YOUR GOAL: Only the lines from the one containing "free_edge = LEATHER_INWARDS" down to the one containing "crown, head opening up." should be printed, exactly as they stand, ends included.

PROVIDED MATERIAL:
Start

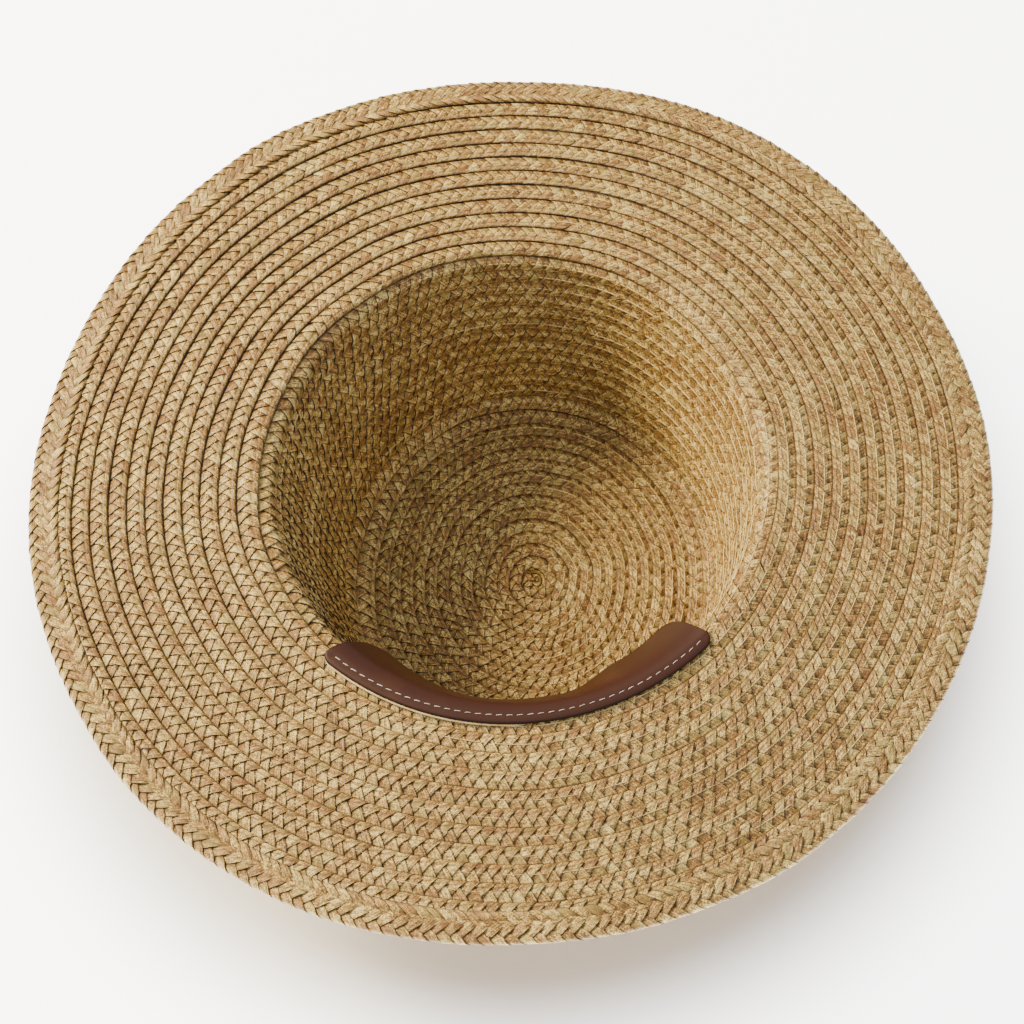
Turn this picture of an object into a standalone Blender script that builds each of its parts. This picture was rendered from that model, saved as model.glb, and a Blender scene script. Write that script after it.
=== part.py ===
"""A straw boater hat, lying on the flat of its crown with the head opening up.

Metres, +Z up. The origin lies under the middle of the brim, on the surface that the hat rests on.
The hat is sewn from one long plait. Its section is one curve, from the middle of the crown's tip
round the shoulder, up the wall, over the break and out to the rim. Each row of plait is a stretch
of that curve. On the inside of the hat, which faces up here, a row lies over the next row inwards,
and on the outside it lies under it. The section is turned about the middle, and the turned shape
is then pushed to the oval of the head and to the slow wave of the brim.
"""

import math

import bmesh
import bpy

# Sizes of the hat, in metres
HEAD_GIRTH = 0.580
BRIM_WIDTH = 0.0886
HAT_HEIGHT = 0.0903
TIP_RADIUS = 0.0680
SHOULDER_BEND = 0.0120
BREAK_BEND = 0.0070
BRIM_WAVE = 0.0021

# Straw plait
STRAW_THICKNESS = 0.0018
LAP_STEP = 0.0008
SEAM_GAP = 0.0003
TIP_ROWS = 13
WALL_ROWS = 14
BRIM_ROWS = 11

# Plait that is folded over the rim
EDGE_WIDTH = 0.0106
EDGE_THICKNESS = 0.0026

# Leather piece, sewn down on the brim at the front and bent over the break into the head opening
LEATHER_THICKNESS = 0.0014
LEATHER_GAP = 0.0006
LEATHER_ON_BRIM = 0.0022
LEATHER_INWARDS = 0.0240
LEATHER_START_DEG = 222.2
LEATHER_END_DEG = 311.2
LEATHER_SEWN_CORNER = 0.0045
LEATHER_FREE_CORNER = 0.0100

# How steeply the leather goes down: (share of its length, degrees below level)
LEATHER_LEANS = (
    (0.00, 54.0),
    (0.30, 60.0),
    (0.60, 53.0),
    (0.78, 34.0),
    (1.00, 30.0),
)

# How far the two half widths of each oval lie from their mean, as a share of it
TIP_OVAL = 0.085
OPENING_OVAL = 0.0173
RIM_OVAL = 0.0191

# Where the middles of the tip and of the opening lie, from the middle of the brim (X, Y)
TIP_OFFSET = (0.0074, 0.0013)
OPENING_OFFSET = (0.0018, 0.0011)

# Slow waves of the brim: (waves round the brim, share of BRIM_WAVE, angle of one crest in degrees)
BRIM_WAVES = (
    (5, 1.00, -22.8),
    (2, 0.42, 89.2),
    (3, 0.41, 7.3),
    (4, 0.40, -6.1),
)

# Fineness of the meshes
SEGMENTS = 36
LEATHER_COLUMNS = 18
LEATHER_STRIPS = 12
SHARP_DEG = 35.0

# Looks: (colour, roughness)
STRAW_LOOK = ((0.50, 0.35, 0.17, 1.0), 0.62)
EDGE_LOOK = ((0.53, 0.37, 0.18, 1.0), 0.60)
LEATHER_LOOK = ((0.105, 0.050, 0.036, 1.0), 0.45)

# Sizes that follow from the ones above
HALF_STRAW = STRAW_THICKNESS / 2
HALF_LAP = LAP_STEP / 2
OPENING_RADIUS = HEAD_GIRTH / (2 * math.pi)
BREAK_RADIUS = OPENING_RADIUS + HALF_STRAW + BREAK_BEND
RIM_RADIUS = OPENING_RADIUS + BRIM_WIDTH
TIP_LEVEL = HALF_STRAW + HALF_LAP
BRIM_LEVEL = HAT_HEIGHT - HALF_STRAW
FACET_SAG = BREAK_RADIUS * (1 - math.cos(math.pi / SEGMENTS))


class Section:
    """The middle line of the straw, as a curve of known length from the tip's middle to the rim.

    It has five stretches: the flat tip, the shoulder's bend, the straight wall, the break's bend
    and the flat brim. The wall is the line that touches both bends.
    """

    def __init__(self):
        bends = SHOULDER_BEND + BREAK_BEND
        run = BREAK_RADIUS - TIP_RADIUS
        rise = BRIM_LEVEL - TIP_LEVEL
        self.wall = math.sqrt(run ** 2 + (rise - bends) ** 2 - bends ** 2)
        self.slope = math.atan2(rise - bends, run) + math.atan2(bends, self.wall)
        self.shoulder_start = TIP_RADIUS
        self.wall_start = self.shoulder_start + SHOULDER_BEND * self.slope
        self.break_start = self.wall_start + self.wall
        self.brim_start = self.break_start + BREAK_BEND * self.slope
        self.break_middle = (self.break_start + self.brim_start) / 2
        self.rim = self.brim_start + RIM_RADIUS - BREAK_RADIUS

    def at(self, along):
        """Radius, height and heading of the middle line, a length along it."""
        if along <= self.shoulder_start:
            return along, TIP_LEVEL, 0.0
        if along <= self.wall_start:
            heading = (along - self.shoulder_start) / SHOULDER_BEND
            return (TIP_RADIUS + SHOULDER_BEND * math.sin(heading),
                    TIP_LEVEL + SHOULDER_BEND * (1 - math.cos(heading)), heading)
        if along <= self.break_start:
            radius, height, _ = self.at(self.wall_start)
            up_wall = along - self.wall_start
            return (radius + up_wall * math.cos(self.slope),
                    height + up_wall * math.sin(self.slope), self.slope)
        if along <= self.brim_start:
            heading = (self.brim_start - along) / BREAK_BEND
            return (BREAK_RADIUS - BREAK_BEND * math.sin(heading),
                    BRIM_LEVEL - BREAK_BEND * (1 - math.cos(heading)), heading)
        return BREAK_RADIUS + along - self.brim_start, BRIM_LEVEL, 0.0

    def point(self, along, inside):
        """Radius and height of a point a length along the line and a height off its inside."""
        radius, height, heading = self.at(along)
        return radius - inside * math.sin(heading), height + inside * math.cos(heading)

    def is_bent(self, along):
        """Whether the line bends at this length along it."""
        on_shoulder = self.shoulder_start < along < self.wall_start
        on_break = self.break_start < along < self.brim_start
        return on_shoulder or on_break


SECTION = Section()
EDGE_START = SECTION.rim - EDGE_WIDTH


def blend(value, stops):
    """Straight-line value between (position, value) stops."""
    for (low, low_value), (high, high_value) in zip(stops, stops[1:]):
        if value <= high:
            share = max(0.0, (value - low) / (high - low))
            return low_value + (high_value - low_value) * share
    return stops[-1][1]


def eased(value, stops):
    """Value between (position, value) stops that runs level at each stop."""
    for (low, low_value), (high, high_value) in zip(stops, stops[1:]):
        if value <= high:
            share = (value - low) / (high - low)
            return low_value + (high_value - low_value) * share ** 2 * (3 - 2 * share)
    return stops[-1][1]


def head_place(radius, angle, height):
    """Move a point of the turned shape to the head's oval and the brim's wave."""
    places = (TIP_RADIUS, BREAK_RADIUS, RIM_RADIUS)
    oval = blend(radius, list(zip(places, (TIP_OVAL, OPENING_OVAL, RIM_OVAL))))
    shift = [blend(radius, list(zip(places, (TIP_OFFSET[axis], OPENING_OFFSET[axis], 0.0))))
             for axis in (0, 1)]
    out_on_brim = blend(radius, ((BREAK_RADIUS, 0.0), (RIM_RADIUS, 1.0)))
    wave = sum(share * math.cos(count * (angle - math.radians(crest)))
               for count, share, crest in BRIM_WAVES)
    return (shift[0] + radius * (1 - oval) * math.cos(angle),
            shift[1] + radius * (1 + oval) * math.sin(angle),
            height + BRIM_WAVE * wave * out_on_brim ** 2)


def row_ends(start, end, rows):
    """Where each of a number of equal rows starts and ends along the section."""
    pitch = (end - start) / rows
    return [(start + row * pitch, start + (row + 1) * pitch) for row in range(rows)]


def row_stops(start, end):
    """Lengths along the section where a row has points: its ends, and its middle on a bend."""
    middle = (start + end) / 2
    return (start, middle, end) if SECTION.is_bent(middle) else (start, end)


def row_face(ends, height):
    """Points of the rows on one side. Each row leans by one lap step from its inner edge."""
    points = []
    for start, end in ends:
        for stop in row_stops(start, end):
            lean = HALF_LAP - LAP_STEP * (stop - start) / (end - start)
            points.append(SECTION.point(stop, height + lean))
    return points


def lapped_rows(start, end, rows):
    """Closed outline of lapped rows of plait: the inside going out, the outside coming back."""
    ends = row_ends(start, end, rows)
    return row_face(ends, HALF_STRAW) + row_face(ends, -HALF_STRAW)[::-1]


def new_object(name, mesh_bm, look):
    """Turn a bmesh into a named object with its own material."""
    bmesh.ops.remove_doubles(mesh_bm, verts=mesh_bm.verts, dist=1e-6)
    bmesh.ops.recalc_face_normals(mesh_bm, faces=mesh_bm.faces)
    mesh = bpy.data.meshes.new(name)
    mesh_bm.to_mesh(mesh)
    mesh_bm.free()
    mesh.shade_smooth()
    mesh.set_sharp_from_angle(angle=math.radians(SHARP_DEG))
    colour, roughness = look
    material = bpy.data.materials.new(name)
    material.use_nodes = True
    shader = material.node_tree.nodes["Principled BSDF"]
    shader.inputs["Base Color"].default_value = colour
    shader.inputs["Roughness"].default_value = roughness
    shader.inputs["Metallic"].default_value = 0.0
    mesh.materials.append(material)
    piece = bpy.data.objects.new(name, mesh)
    bpy.context.scene.collection.objects.link(piece)
    return piece


def turned(name, outline, closed, look):
    """Turn an outline of (radius, height) points into a solid, and fit it to the head."""
    mesh_bm = bmesh.new()
    verts = [mesh_bm.verts.new((radius, 0.0, height)) for radius, height in outline]
    pairs = list(zip(verts, verts[1:]))
    if closed:
        pairs.append((verts[-1], verts[0]))
    edges = [mesh_bm.edges.new(pair) for pair in pairs]
    bmesh.ops.spin(mesh_bm, geom=verts + edges, cent=(0.0, 0.0, 0.0), axis=(0.0, 0.0, 1.0),
                   angle=2 * math.pi, steps=SEGMENTS, use_merge=True)
    for vert in mesh_bm.verts:
        x, y, height = vert.co
        vert.co = head_place(math.hypot(x, y), math.atan2(y, x), height)
    return new_object(name, mesh_bm, look)


def crown_tip():
    """Flat top of the crown: lapped rows inside, blocked flat outside, where the hat rests."""
    end = TIP_RADIUS - SEAM_GAP / 2
    inside = row_face(row_ends(0.0, end, TIP_ROWS), HALF_STRAW)
    return turned("crown_tip", inside + [(end, 0.0), (0.0, 0.0)], False, STRAW_LOOK)


def crown_wall():
    """Side of the crown, from the tip round the shoulder to the middle of the break."""
    start = TIP_RADIUS + SEAM_GAP / 2
    end = SECTION.break_middle - SEAM_GAP / 2
    return turned("crown_wall", lapped_rows(start, end, WALL_ROWS), True, STRAW_LOOK)


def brim():
    """Brim, from the middle of the break to the plait at the rim."""
    start = SECTION.break_middle + SEAM_GAP / 2
    end = EDGE_START - SEAM_GAP / 2
    return turned("brim", lapped_rows(start, end, BRIM_ROWS), True, STRAW_LOOK)


def brim_edge():
    """Wider plait round the rim, thicker than a row and rounded where it folds over."""
    start = EDGE_START + SEAM_GAP / 2
    half = EDGE_THICKNESS / 2
    corner = SECTION.rim - half
    outline = [SECTION.point(start, HALF_STRAW + HALF_LAP),
               SECTION.point(corner, half),
               SECTION.point(SECTION.rim, half / 2),
               SECTION.point(SECTION.rim, -half / 2),
               SECTION.point(corner, -half),
               SECTION.point(start, -HALF_STRAW + HALF_LAP)]
    return turned("brim_edge", outline, True, EDGE_LOOK)


def corner_inset(from_end, corner):
    """How far a rounded corner takes an edge in, at a distance from the piece's end."""
    if from_end >= corner:
        return 0.0
    return corner - math.sqrt(corner ** 2 - (corner - from_end) ** 2)


def leather_section(along_share, inwards, height):
    """Radius and height of a point of the bent leather: a length inwards from where it bends."""
    bend = BREAK_BEND + HALF_STRAW + HALF_LAP + FACET_SAG + LEATHER_GAP
    lean = math.radians(eased(along_share, LEATHER_LEANS))
    heading = min(max(inwards / bend, 0.0), lean)
    down = max(inwards - bend * lean, 0.0)
    out = max(-inwards, 0.0)
    reach = bend + height
    radius = BREAK_RADIUS + out - reach * math.sin(heading) - down * math.cos(heading)
    level = BRIM_LEVEL - BREAK_BEND + reach * math.cos(heading) - down * math.sin(heading)
    return radius, level


def leather_band():
    """Leather piece with rounded corners, cut flat and bent over the break at the front."""
    mesh_bm = bmesh.new()
    bmesh.ops.create_grid(mesh_bm, x_segments=LEATHER_COLUMNS, y_segments=LEATHER_STRIPS, size=1.0)
    skin = bmesh.ops.extrude_face_region(mesh_bm, geom=list(mesh_bm.faces))
    top = [item for item in skin["geom"] if isinstance(item, bmesh.types.BMVert)]
    bmesh.ops.translate(mesh_bm, verts=top, vec=(0.0, 0.0, LEATHER_THICKNESS))
    span = math.radians(LEATHER_END_DEG - LEATHER_START_DEG)
    for vert in mesh_bm.verts:
        x, y, height = vert.co
        along_share = (1 + math.sin(x * math.pi / 2)) / 2
        from_end = (0.5 - abs(along_share - 0.5)) * span * BREAK_RADIUS
        sewn_edge = corner_inset(from_end, LEATHER_SEWN_CORNER) - LEATHER_ON_BRIM
        free_edge = LEATHER_INWARDS - corner_inset(from_end, LEATHER_FREE_CORNER)
        inwards = sewn_edge + (free_edge - sewn_edge) * (1 - y) / 2
        radius, level = leather_section(along_share, inwards, height)
        vert.co = head_place(radius, math.radians(LEATHER_START_DEG) + span * along_share, level)
    return new_object("leather_band", mesh_bm, LEATHER_LOOK)


def main():
    """Clear the scene and model the hat."""
    for startup_object in list(bpy.data.objects):
        bpy.data.objects.remove(startup_object, do_unlink=True)
    for make_piece in (crown_tip, crown_wall, brim, brim_edge, leather_band):
        make_piece()


main()
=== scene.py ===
"""Looks of a straw boater hat that lies on the flat of its crown, head opening up.

Metres, +Z up. The hat is sewn from one long plait of three flat straws. Each straw is woven in a strip's
own space, a length along the plait, a share of its width and a height off its middle, and the strip is
then laid row by row on the hat's section. A wider plait of seven straws goes round the rim.
"""
import logging
import math
from dataclasses import dataclass
from enum import Enum

import bmesh
import bpy
import numpy as np
from mathutils import Euler, Matrix, Vector


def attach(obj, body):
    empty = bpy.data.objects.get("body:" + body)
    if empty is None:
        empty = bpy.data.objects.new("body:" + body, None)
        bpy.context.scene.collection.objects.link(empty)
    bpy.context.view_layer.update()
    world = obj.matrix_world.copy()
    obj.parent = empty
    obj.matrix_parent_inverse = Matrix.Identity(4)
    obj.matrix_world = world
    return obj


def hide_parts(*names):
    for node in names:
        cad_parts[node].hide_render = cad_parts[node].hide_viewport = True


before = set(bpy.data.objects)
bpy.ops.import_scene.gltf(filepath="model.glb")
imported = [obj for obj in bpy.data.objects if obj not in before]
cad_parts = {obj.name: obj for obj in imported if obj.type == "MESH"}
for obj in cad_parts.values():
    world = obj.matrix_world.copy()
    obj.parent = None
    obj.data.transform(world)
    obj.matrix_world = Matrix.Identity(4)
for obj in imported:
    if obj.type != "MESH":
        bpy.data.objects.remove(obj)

LOG = logging.getLogger("straw_hat")
MM = 0.001
FULL_TURN = 2 * math.pi
BODY = "root"
STRAND_MAP = "strand"
BAKE_MAP = "OFBake"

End

THE RESULT:
        free_edge = LEATHER_INWARDS - corner_inset(from_end, LEATHER_FREE_CORNER)
        inwards = sewn_edge + (free_edge - sewn_edge) * (1 - y) / 2
        radius, level = leather_section(along_share, inwards, height)
        vert.co = head_place(radius, math.radians(LEATHER_START_DEG) + span * along_share, level)
    return new_object("leather_band", mesh_bm, LEATHER_LOOK)


def main():
    """Clear the scene and model the hat."""
    for startup_object in list(bpy.data.objects):
        bpy.data.objects.remove(startup_object, do_unlink=True)
    for make_piece in (crown_tip, crown_wall, brim, brim_edge, leather_band):
        make_piece()


main()
=== scene.py ===
"""Looks of a straw boater hat that lies on the flat of its crown, head opening up.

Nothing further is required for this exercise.